Thrust Graph Library

From the website:

Thrust Graph Library provides graph container, algorithm, and other concepts like a Boost Graph Library. This Library based on the thrust, which is a CUDA library of parallel algorithms with an interface resembling the C++ Standard Template Library (STL).

The R Journal, Issue 2/2

Friday, December 31st, 2010

The R Journal, Issue 2/2 has arrived!

Download complete issue.

Or Individual articles.

A number of topic map relevant papers are in this issue, ranging from stringr: modern, consistent string processing, Hadley Wickham; to the edgy cudaBayesreg: Bayesian Computation in CUDA, Adelino Ferreira da Silva; to a technique that started in the late 1950′s, The RecordLinkage Package: Detecting Errors in Data, Murat Sariyar and Andreas Borg.

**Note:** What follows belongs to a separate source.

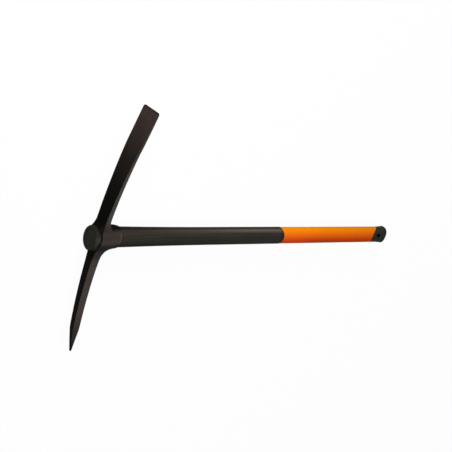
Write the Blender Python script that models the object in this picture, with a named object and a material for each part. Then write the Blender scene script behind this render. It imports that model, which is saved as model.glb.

An Approach for Fast Hierarchical Agglomerative Clustering Using Graphics Processors with CUDA

Sunday, October 10th, 2010

An Approach for Fast Hierarchical Agglomerative Clustering Using Graphics Processors with CUDA Authors: S.A. Arul Shalom, Manoranjan Dash, Minh Tue Keywords: CUDA. Hierarchical clustering, High performance Computing, Computations using Graphics hardware, complete linkage

Abstract:

Graphics Processing Units in today’s desktops can well be thought of as a high performance parallel processor. Each single processor within the GPU is able to execute different tasks independently but concurrently. Such computational capabilities of the GPU are being exploited in the domain of Data mining. Two types of Hierarchical clustering algorithms are realized on GPU using CUDA. Speed gains from 15 times up to about 90 times have been realized. The challenges involved in invoking Graphical hardware for such Data mining algorithms and effects of CUDA blocks are discussed. It is interesting to note that block size of 8 is optimal for GPU with 128 internal processors.

GPUs offer a great deal of processing power and programming them may provoke deeper insights into subject identification and mapping.

Topic mappers may be able to claim NVIDIA based software/hardware and/or Sony Playstation 3 and 4 units (Cell Broadband Engine) as a business expense (check with your tax advisor).

A GPU based paper for TMRA 2011 anyone?